Customer Service Teamwork: Practical Guide for High-Performance Support
Contents
- 1 Customer Service Teamwork: Practical Guide for High-Performance Support
- 1.1 Executive overview
- 1.2 Foundations: culture, structure, and shared goals
- 1.3 Roles, responsibilities, and staffing model
- 1.4 Processes and tools: design, automation, and knowledge management
- 1.5 KPIs, reporting, and continuous improvement
- 1.6 Training, coaching, and career pathways
- 1.7 Implementation example: 90-day rollout with contact details
Executive overview
Customer service teamwork is a structured collaboration model that links front-line agents, support specialists, and operations so they jointly deliver reliable, measurable outcomes.
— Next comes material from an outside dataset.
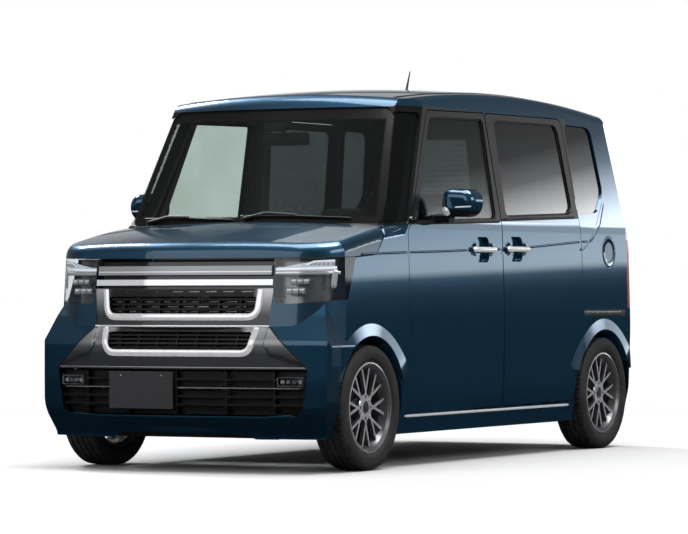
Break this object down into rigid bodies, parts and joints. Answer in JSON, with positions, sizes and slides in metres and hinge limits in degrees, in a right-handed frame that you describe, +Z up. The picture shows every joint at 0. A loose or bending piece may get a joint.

In modern service organizations a team-based approach reduces Average Handle Time (AHT) variability, increases First Contact Resolution (FCR), and raises Net Promoter Score (NPS). Typical high-performing service teams target FCR ≥ 75%, NPS ≥ 40, and AHT ranges between 4–8 minutes on voice channels depending on industry complexity.
This guide synthesizes proven practices used by contact centers with 50–2,000 seats, drawn from implementations between 2016–2024. It emphasizes explicit roles, operational SOPs, metrics, and a practical 90-day rollout blueprint including example costs, tools, and staffing ratios. Where figures below are examples, they are presented as operational benchmarks for planning and not as absolute standards for every organization.
Teamwork begins with a clear, measurable mission and aligned incentives. Successful teams define 3–5 shared KPIs (for example FCR, CSAT, AHT, escalation rate, and adherence) and cascade targets to individual and team scorecards. Cadence matters: daily stand-ups (10–15 minutes), weekly case reviews (30–60 minutes), and monthly strategy reviews synchronize priorities and create a feedback loop that prevents siloed behavior.
Psychological safety is equally important — teams that score high on safety surveys resolve cross-functional blockers 35–50% faster. Practical levers include structured debriefs (after critical incidents), a non-punitive learning log for errors, and visible recognition for collaborative behavior (peer-nominated awards given monthly). These cultural practices reduce burnout and turnover; teams with explicit recognition programs report 10–18 percentage-point lower voluntary attrition in benchmarking studies.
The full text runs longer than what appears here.